Tejas loses its 'tej'
Shares of Tejas Networks slipped sharply today, currently the top loser on the BSE, after the Tata group telecom equipment maker’s Q4FY26 print and commentary fell short of what the Street was positioned for. The stock was down about 4% to 6% intraday and traded near Rs.423.50 to 430.80 versus a previous close of Rs.449.90, as investors reacted to a weak revenue quarter and continued losses despite a healthier order book.
The key disappointment was the magnitude of the top-line miss and the persistence of losses. Tejas reported a fifth straight quarterly loss, with Q4FY26 net loss at about Rs.211 crore, while revenue plunged 82.5% YoY to Rs.333 crore (from Rs.1,907 crore a year ago). For FY26, revenue fell 88% YoY to Rs.1,103 crore (vs Rs.8,923 crore in FY25), flipping the business from a FY25 profit of Rs.447 crore to a FY26 loss of about Rs.909 crore.
Operating metrics also underscored the stress: EBITDA swung to a loss of about Rs.118 crore in Q4FY26 versus a profit of Rs.121.5 crore in Q4FY25, and the operating margin turned sharply negative at around -35% compared with +6% last year. While management highlighted progress on international wireless, citing a first commercial order for 4G/5G products overseas, a 5G Massive MIMO radio supply contract with NEC, and successful trials in the Americas, the market’s immediate read-through is that wins are not yet translating into revenue and profitability at the pace needed to offset domestic volatility.

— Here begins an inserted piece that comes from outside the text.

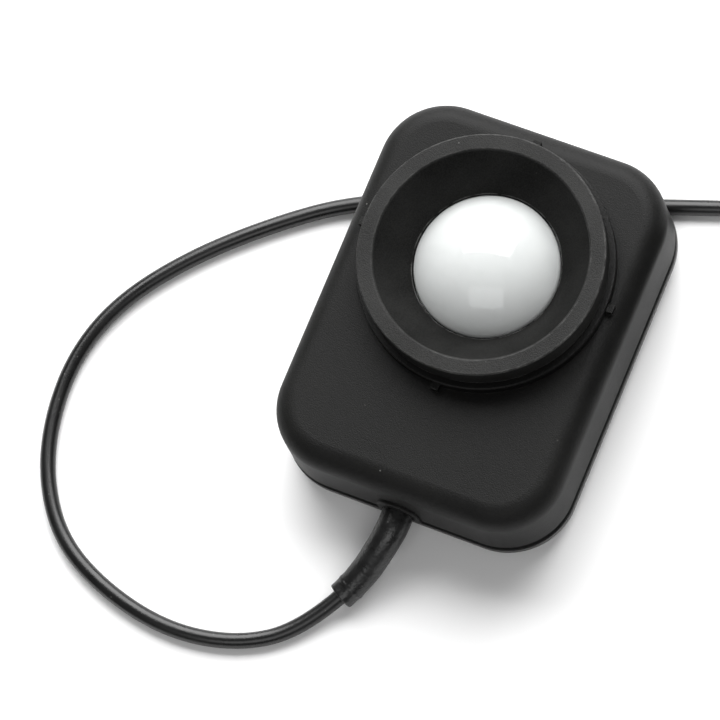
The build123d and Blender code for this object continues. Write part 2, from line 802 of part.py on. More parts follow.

To be fair, the order book is moving the right way, rising 49% YoY to around Rs.1,514 crore, but the balance sheet remains the overhang investors will keep coming back to as execution is awaited. Tejas reported net debt of about Rs.3,531 crore (gross debt Rs.4,035 crore), which keeps the near-term debate focused on cash conversion and delivery cadence rather than just order announcements. In the current tape, telecom equipment names are being rewarded less for “pipeline” and more for visibility on billing, margins and working-capital discipline, so Tejas’ next leg of rerating likely depends on whether the international traction converts into shipments quickly enough to stabilise revenues and arrest margin slippage.